The auto industry worked to move to a higher voltage standard in the 1990s and early 2000s, anticipating the need for higher electric power in passenger cars. A 1999 SAE paper written by Ford engineers about a 36-volt system concluded that “[n]ew electrical functions features with power requirements of several hundred watts or more will require the availability of a high-voltage power supply in order to be practical in term efficiency, cost of wiring, packaging, and semiconductor controls.” 

But a large switchover never happened.  

“[Automakers] were able to find efficiencies elsewhere that eliminated the need to spend that extra money to go to a higher-voltage system,” said Sam Abuelsamid, principal research analyst with Guidehouse Insights.  

Now, however, we do have some 48-volt cars on the market. 

“As we got into the late 2000s,” Abuelsamid said, “we started adding so many features to cars. Heated seats, heated steering wheels, adaptive dampers, all these things that consume electrical power. Plus, wanting to electrify other electric components on the engine to reduce parasitic losses.” 

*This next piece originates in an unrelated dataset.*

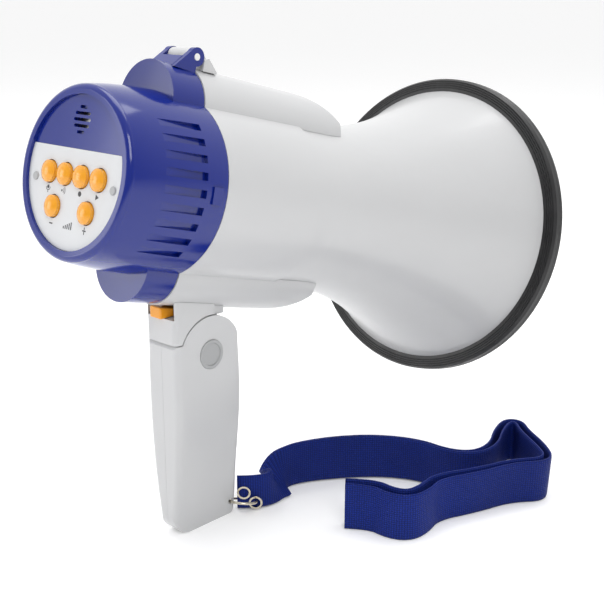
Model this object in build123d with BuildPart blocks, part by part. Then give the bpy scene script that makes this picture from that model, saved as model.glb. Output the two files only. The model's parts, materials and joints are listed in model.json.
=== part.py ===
"""Handheld megaphone with a folding pistol grip, a hinged rear cap and a wrist strap.

Frame: +Z up, the mouth of the horn towards -Y, origin on the ground under the middle of the
object's box, so the foot of the grip is at z = 0. The head is pitched down towards its mouth.
Every head piece is placed by its distance along the head axis, measured forward from the
rear face, and by its rise above that axis. Lengths are millimetres, angles degrees.
"""

import os
from math import cos, pi, radians, sin, sqrt, tan

from build123d import *

os.makedirs("parts", exist_ok=True)

# ---------------------------------------------------------------- driving dimensions
head_pitch = 13.8           # how far the horn points below the horizontal
axis_height = 172.5         # rear face centre above the ground
axis_length = 244.0         # rear face to the front of the rim
mouth_radius = 80.0         # outside of the rubber rim

wall = 2.2                  # moulded housing wall
fit_gap = 0.1               # one fixed piece seated in another
joint_gap = 0.3             # between pieces that move past each other
pin_gap = 0.05              # radial clearance of a running pin

# rear cap
bezel_radius = 35.0
cap_front_radius = 38.5
cap_length = 47.5           # rear face to the parting line with the housing
cap_wall = 2.4
bezel_round = 2.6
recess_radius = 30.6        # seat of the two face plates
recess_depth = 2.6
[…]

This drove some automakers to adopt 48-volt systems, but Abuelsamid explains that all use at least two DC-DC converters to run 12- and 5-volt electrical components. While an automaker may need 48 volts for, say, an integrated starter-generator or an active anti-roll bar, there isn’t a good enough reason to spend big money to replace or redesign electrical components that don’t have a large power draw. Going to 48 volts may enable smaller wiring, but there’s a practical limit to how small your wire can be in the first place. Plus, 48-volt systems require stronger connectors and shielding to reduce the chance of arcing. Forty-eight volts is also about the upper limit for an electrical system that doesn’t require more stringent safety standards. 

While it’s hard to know exactly what is and isn’t 48-volt on the Cybertruck—Tesla dissolved its PR department years ago, so we have few channels to ask them—we know that some components are lower-voltage. Pete Bannon, Tesla’s head of low-voltage electronics, said in an interview that the audio amplifiers for the Cybertruck are 24 volts, and the car has provisions so it can also be jump-started by a 12-volt battery if the 48-volt battery dies. 

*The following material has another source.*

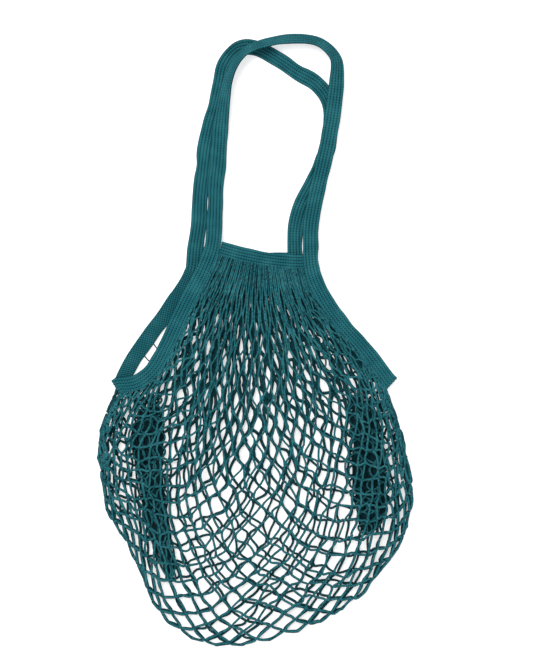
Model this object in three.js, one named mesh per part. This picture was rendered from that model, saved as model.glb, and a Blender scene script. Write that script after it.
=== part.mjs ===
// String shopping bag, laid flat with its handles stretched out above it.
// Millimetres, +Z up from the surface it lies on, +Y towards the handles, +X to the right.
import * as THREE from "three";

// Tapes
const tapeWidth = 18;
const tapeThickness = 2.4;
const bandWidth = 16.5;
const tapeRibs = 5;
const ribRelief = 0.45;
const seamGap = 0.3;

// Handles and mouth bands
const handleSpread = 110;
const handleDrop = 248;
const bandSag = 3.5;
const frontBandSeats = { left: 9, right: -7 };
const backBandSeats = { left: 4, right: -3 };

// Netting
const netWidth = 358;
const netDepth = 448;
const sideDepth = 147;
const netThickness = 2.5;
const stringBundle = 5.2;
const meshColumns = 7;
const meshCourses = 9;
const smallestHole = 0.12;
const scallopDepth = 4;
const cornerGather = 1.9;
const netSeam = 0.9;

// How the two layers lie
const mouthGap = 6.4;
const pouchBulge = 3.2;
const shoulder = 7;

// Folded netting inside each side
const foldGap = 0.3;
const foldHeight = 5.6;
const foldPleats = 4;
const pleatRelief = 1.4;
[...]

A perusal through the online parts catalog for the Cybertruck shows that some 48-volt components must have been designed specifically for the truck. The part names for both window regulators note that the components are 48 volts. However, the part number for the truck’s radar-sensor assembly is very similar to that of the Model Y, which could mean it’s a 12- or 5-volt component. 

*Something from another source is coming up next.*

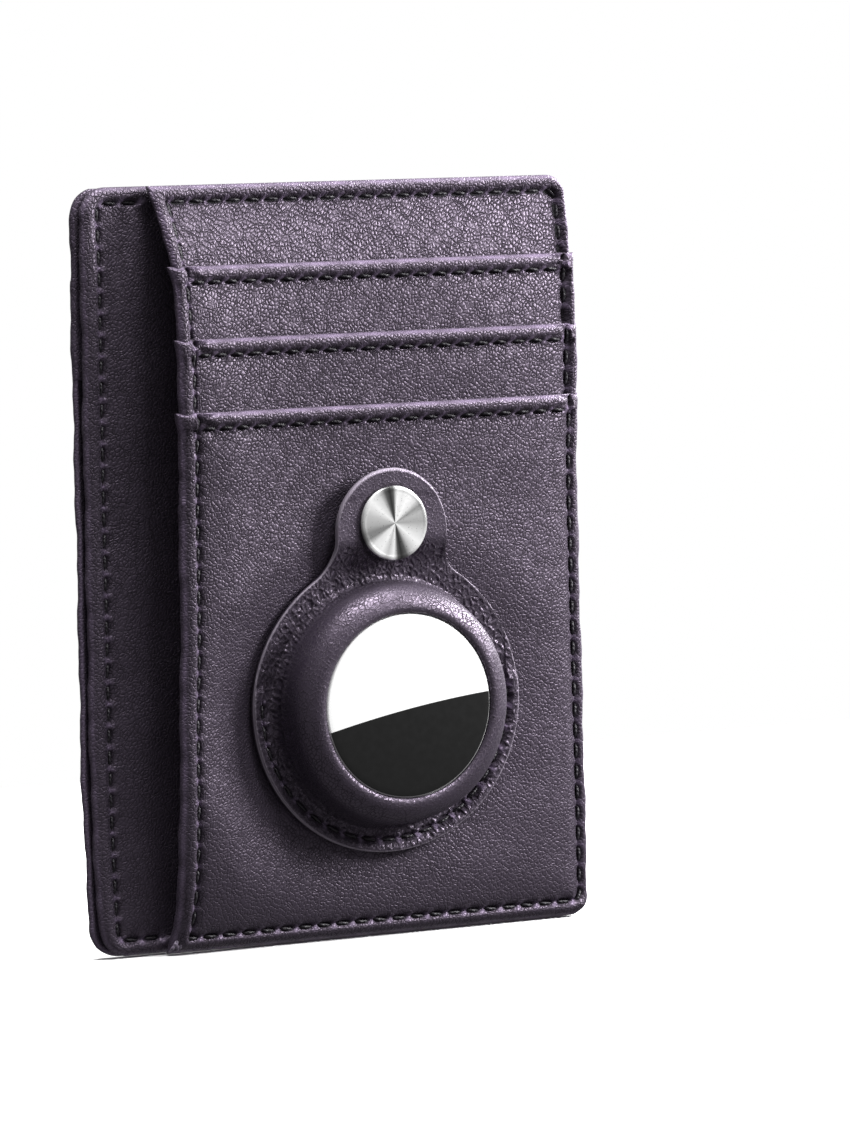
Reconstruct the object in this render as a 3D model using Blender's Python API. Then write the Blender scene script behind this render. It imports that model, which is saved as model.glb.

So, what Tesla is doing here doesn’t appear to be radically different than what other automakers have already done. Tesla engineers and Musk claim they’ve reduced the weight of the wiring harness, and the number of wires crossing the car, but that’s also thanks to a new Etherloop data system.  

The Tesla Cybertruck’s steer-by-wire system.

The Cybertruck’s 48-volt system also enables the use of steer-by-wire (SBW), the first of its kind in a production car that does not have a traditional steering shaft. (The Infiniti Q50 offers SBW, but it has a traditional column in place as a backup.) Abuelsamid suspects that Tesla isn’t doing this for the Cybertruck because it’s using components from a supplier that’s developed a SBW system for 48-volt vehicles. In some videos featuring various Cybertruck components, you can see a ZF logo on the Cybertruck’s steering rack. Presumably, Tesla is using components designed and built by ZF that can work in both EVs and internal-combustion cars. 

But beyond SBW, Abuelsamid wonders what’s the point of going 48-volt in an EV. When stepping from 12 to 48 volts in an internal-combustion car, you can jump from around 2/2.5 to 10/12 kW of electricity available for various electrical systems—a huge gain. “For an EV, that’s not an issue,” because much higher voltage is readily available. “An EV is already running at typically 400 volts and up, and all of your power is coming from the battery. Even for a low-end EV you’re looking at a minimum of 100 kW that you’ve got in there, and generally much more. Again, there’s not really a good driving force to go to 48-volt for that.” 

Perhaps, then, Tesla isn’t playing four-dimensional chess. It’s not to say 48-volt systems are without benefit—maybe it was the only way Tesla could actualize steer-by-wire. But beyond that, it’s hard to see how different what Tesla is doing than other automakers that use 48-volt systems, and the benefits in an EV are even less clear. 

The system sums up the Cybertruck story. Is it a work of revolutionary genius or too clever by half?